• **PROVIDED DATA**
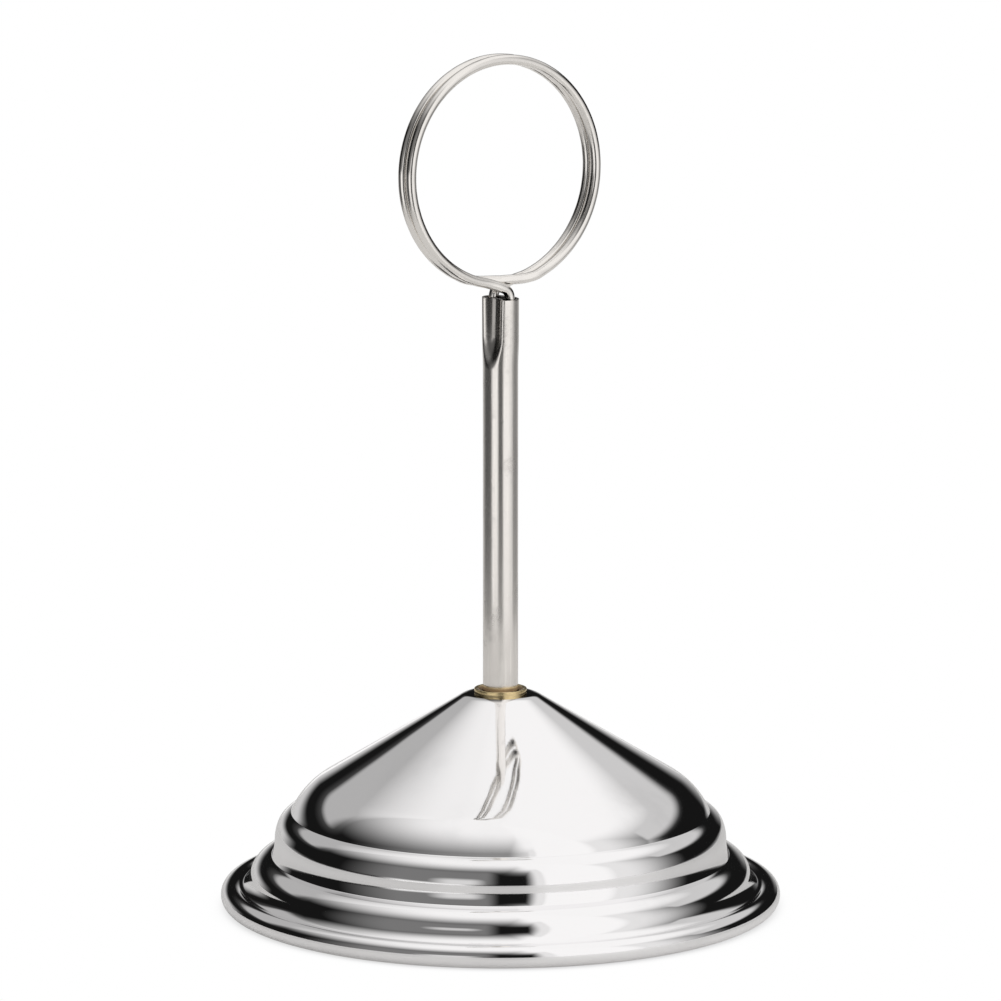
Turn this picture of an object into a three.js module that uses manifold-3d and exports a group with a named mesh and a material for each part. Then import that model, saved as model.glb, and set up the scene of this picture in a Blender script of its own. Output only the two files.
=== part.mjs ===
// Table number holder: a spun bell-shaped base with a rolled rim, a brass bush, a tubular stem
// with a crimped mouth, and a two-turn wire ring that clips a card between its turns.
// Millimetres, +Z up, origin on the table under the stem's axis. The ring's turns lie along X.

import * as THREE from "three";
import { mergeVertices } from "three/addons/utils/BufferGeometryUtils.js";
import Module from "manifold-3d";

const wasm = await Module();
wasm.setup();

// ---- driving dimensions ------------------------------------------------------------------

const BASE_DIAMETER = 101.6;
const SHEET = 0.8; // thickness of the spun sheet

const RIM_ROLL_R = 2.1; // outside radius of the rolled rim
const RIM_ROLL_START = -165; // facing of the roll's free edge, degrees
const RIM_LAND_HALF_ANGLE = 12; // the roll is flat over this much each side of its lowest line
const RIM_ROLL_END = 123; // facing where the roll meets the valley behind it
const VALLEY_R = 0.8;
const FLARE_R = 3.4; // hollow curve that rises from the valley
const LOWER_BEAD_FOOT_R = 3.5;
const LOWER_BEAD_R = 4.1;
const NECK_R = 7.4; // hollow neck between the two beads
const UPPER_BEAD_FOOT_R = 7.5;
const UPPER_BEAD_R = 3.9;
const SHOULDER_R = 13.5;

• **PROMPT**
Reproduce all of the material above word for word.

• **SOLUTION TO THIS PROBLEM**
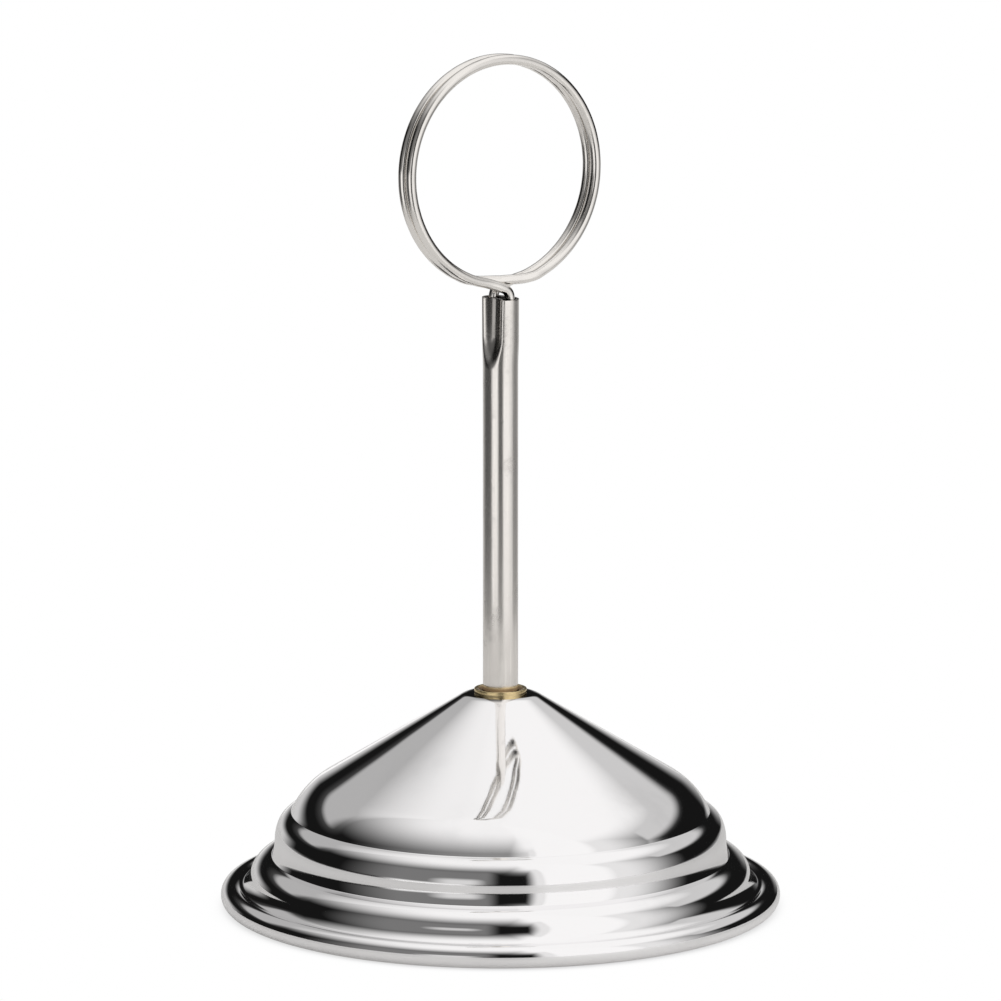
Turn this picture of an object into a three.js module that uses manifold-3d and exports a group with a named mesh and a material for each part. Then import that model, saved as model.glb, and set up the scene of this picture in a Blender script of its own. Output only the two files.
=== part.mjs ===
// Table number holder: a spun bell-shaped base with a rolled rim, a brass bush, a tubular stem
// with a crimped mouth, and a two-turn wire ring that clips a card between its turns.
// Millimetres, +Z up, origin on the table under the stem's axis. The ring's turns lie along X.

import * as THREE from "three";
import { mergeVertices } from "three/addons/utils/BufferGeometryUtils.js";
import Module from "manifold-3d";

const wasm = await Module();
wasm.setup();

// ---- driving dimensions ------------------------------------------------------------------

const BASE_DIAMETER = 101.6;
const SHEET = 0.8; // thickness of the spun sheet

const RIM_ROLL_R = 2.1; // outside radius of the rolled rim
const RIM_ROLL_START = -165; // facing of the roll's free edge, degrees
const RIM_LAND_HALF_ANGLE = 12; // the roll is flat over this much each side of its lowest line
const RIM_ROLL_END = 123; // facing where the roll meets the valley behind it
const VALLEY_R = 0.8;
const FLARE_R = 3.4; // hollow curve that rises from the valley
const LOWER_BEAD_FOOT_R = 3.5;
const LOWER_BEAD_R = 4.1;
const NECK_R = 7.4; // hollow neck between the two beads
const UPPER_BEAD_FOOT_R = 7.5;
const UPPER_BEAD_R = 3.9;
const SHOULDER_R = 13.5;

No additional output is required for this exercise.